## Directions for this task
Scan the data below for the string "that". Copy every line where it appears.

## Recorded information

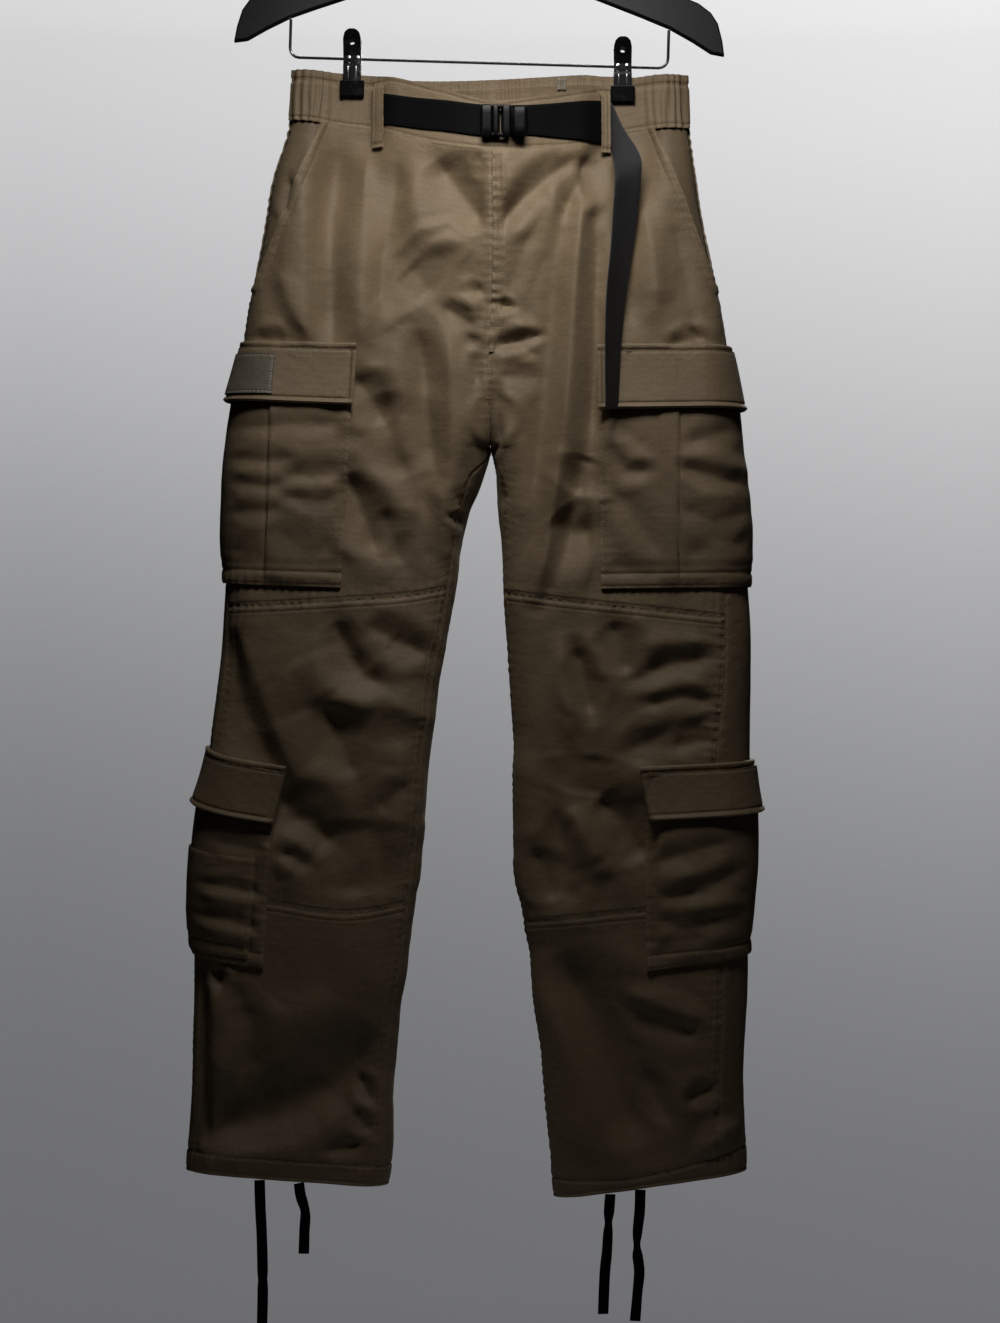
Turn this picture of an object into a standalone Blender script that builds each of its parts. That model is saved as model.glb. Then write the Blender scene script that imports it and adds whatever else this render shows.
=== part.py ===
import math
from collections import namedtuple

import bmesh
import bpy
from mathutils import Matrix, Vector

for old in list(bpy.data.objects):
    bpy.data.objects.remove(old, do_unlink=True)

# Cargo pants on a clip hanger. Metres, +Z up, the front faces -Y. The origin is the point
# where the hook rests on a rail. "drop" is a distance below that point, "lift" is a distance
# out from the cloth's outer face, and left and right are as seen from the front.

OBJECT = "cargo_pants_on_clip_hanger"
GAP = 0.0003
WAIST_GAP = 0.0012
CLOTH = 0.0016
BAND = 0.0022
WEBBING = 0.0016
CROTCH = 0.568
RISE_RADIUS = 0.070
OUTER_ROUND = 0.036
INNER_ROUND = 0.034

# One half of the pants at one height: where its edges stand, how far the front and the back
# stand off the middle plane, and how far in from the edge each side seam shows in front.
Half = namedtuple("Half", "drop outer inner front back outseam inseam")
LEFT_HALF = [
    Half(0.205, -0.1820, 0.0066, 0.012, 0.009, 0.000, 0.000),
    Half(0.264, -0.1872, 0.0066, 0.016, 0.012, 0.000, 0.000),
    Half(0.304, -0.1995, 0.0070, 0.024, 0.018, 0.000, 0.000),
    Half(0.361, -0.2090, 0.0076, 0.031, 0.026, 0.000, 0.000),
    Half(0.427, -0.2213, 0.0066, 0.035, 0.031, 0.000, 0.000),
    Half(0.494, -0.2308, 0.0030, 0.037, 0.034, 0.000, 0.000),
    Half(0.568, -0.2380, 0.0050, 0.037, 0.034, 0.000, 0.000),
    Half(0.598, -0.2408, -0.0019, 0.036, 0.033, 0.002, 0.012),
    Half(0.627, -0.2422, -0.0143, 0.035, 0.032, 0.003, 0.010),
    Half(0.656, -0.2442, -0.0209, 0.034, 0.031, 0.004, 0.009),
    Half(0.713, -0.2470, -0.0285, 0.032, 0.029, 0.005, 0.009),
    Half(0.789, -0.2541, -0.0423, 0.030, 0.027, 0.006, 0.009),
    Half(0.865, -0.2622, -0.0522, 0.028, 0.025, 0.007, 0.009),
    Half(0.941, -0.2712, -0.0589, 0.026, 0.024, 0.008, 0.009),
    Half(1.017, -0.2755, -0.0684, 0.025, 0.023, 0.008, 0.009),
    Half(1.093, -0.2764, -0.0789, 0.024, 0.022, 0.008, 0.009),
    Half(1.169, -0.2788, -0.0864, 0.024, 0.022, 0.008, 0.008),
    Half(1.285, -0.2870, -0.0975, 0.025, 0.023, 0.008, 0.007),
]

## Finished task
Turn this picture of an object into a standalone Blender script that builds each of its parts. That model is saved as model.glb. Then write the Blender scene script that imports it and adds whatever else this render shows.
# where the hook rests on a rail. "drop" is a distance below that point, "lift" is a distance